The Visualizer.exe is written in F#. I'm planning to write other F# programs to do the grammar analysis.
If you are brave, you can see a sample image here.
English Example
I wanted to provide an English example so that more people might understand what I'm trying to do. It helps me too!
So imagine you start with a set of English sentences and you're trying to learn the English grammar. You've never been told the English grammar but you know the sentences and have some cool tools.
Here's our English sentences:
1. Balloons bounce. 2. The balloon bounced. 3. The big balloon bounced. 4. The big red balloon bounced. 5. The big red balloon bounced quickly. 6. The big red balloon bounced in the driveway. 7. The balloon bounced quickly in the driveway.
The “Tokenizer” tool that I created above works to translate the sentences into their parts of speech:
1. Noun Verb 2. Det Noun Verb 3. Det Adj Noun Verb 4. Det Adj Adj Noun Verb 5. Det Adj Adj Noun Verb Adverb 6. Det Adj Adj Noun Verb Prep Det Noun 7. Det Noun Verb Adverb Prep Det Noun
(Note that this is the English equivalent of what it's doing. The real “Tokenizer” is a lexer for the minijava language.)

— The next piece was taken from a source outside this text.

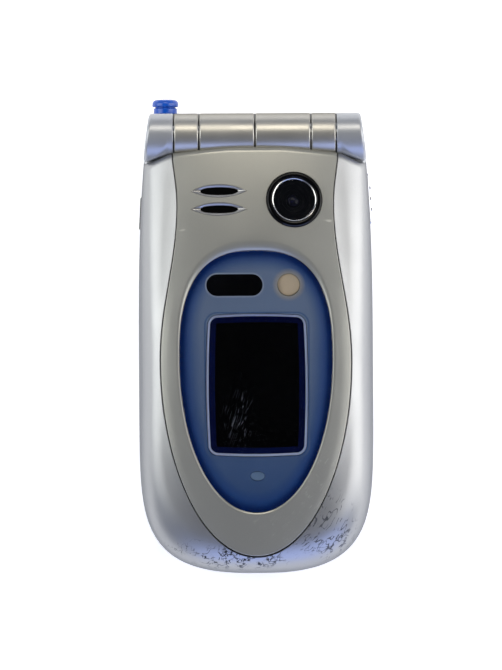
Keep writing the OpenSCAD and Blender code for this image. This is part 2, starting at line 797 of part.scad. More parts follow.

Now, I create a pre-processing file that I can give to “Sequitur”, and then “Visualizer”, and then “Dot” and out pops this picture:
This one is actually better:
Notes
Is structural programming all inclusive? Think of the power of recursion. Hierarchy has to be included.
- sequence
- conditional
- recursion
Algorithm Idea:
- “Compression and Explanation using Hierarchical Grammars” to induce grammar. Build JavaCC file from this.
- Process JavaCC file
- Use SynDiff? to find differences between JavaCC files
- Use SynDiff? results to “SynMerge” JavaCC files
- repeat
Methods of combination:
- linear - combine each new sentence example with existing best grammar
- exponential - combine new sentences in pairs and then combine those results in pair until best grammar is reached
Algorithm Idea:
- tokenize java program1
- feed tokened program1 to compression grammar program
- tokenize java program2
- feed tokened program2 to compression grammar program
- run syndiff on tokened program1 and tokened program2
- merge grammars according to results of syndiff
- repeat how?
Tools Available:
- tokenizer for minijava program
- grammar builder for minijava tokens
Idea:
- use a “genetic algorithm” to blend the grammars
Merging grammars:
- find all rules with same name and production terminals
- keep these
- find all rules with same production terminals
- rename all these rules appropriately
- find all rules with same eventual production terminals
- start as small as possible
- these are a candidate for combination in the grammar via “|”
Theory rules:
lower case letters denote Terminals upper case letters denote either a Terminal or NonTerminal Rule 1) if R_0 -> A_0, A_1, ... A_N R_1 -> B_0, B_1, ... B_M and {A_x, ... A_y} => c_0, c_1, ... c_n {B_v, ... B_w} => c_0, c_1, ... c_n then R_0 -> A_0, A_1, ... A_x-1 (A_x, ... A_y | B_v, ... B_w) A_y+1 ... A_N R_1 -> B_0, B_1, ... B_v-1 (A_x, ... A_y | B_v, ... B_w) B_w+1 ... B_M Rule 2) if R_0 -> A_0, ... A_N R_1 -> B_0, ... B_M and {A_0, ... A_N} => c_0, c_1, ... c_n {B_0, ... B_M} => c_0, c_1, ... c_n then R_2 -> R_0 | R_1 Rule 3) if R_0 -> A_0, ... A_N | B_0, ... B_M and A_x = B_v, A_x+1 = B_v+1, ... A_y = B_w then R_0 -> (A_0, ... A_x-1 | B_0, ... B_v-1) A_x, ... A_y (A_y+1, ... A_N | B_w+1, ... B_M)
How do you meaningfully “diff” two grammars? What does it even mean to do so?
Newest Notes
If order into sequitur matters, then does it always build the most compact hierarchical grammar?
Example: 2 3 / 1 2 3 / 1 2 3
Grammar: There will be a NT for “2 3” but none for “1 2” unless ”/ 1 2” is added → what happens then?
Random Idea
This would be super cool: Use a genetic algorithm to pick and choose parts of grammars in order to find the best. So like, “breed” grammars together and keep the ones that are best and continue the process.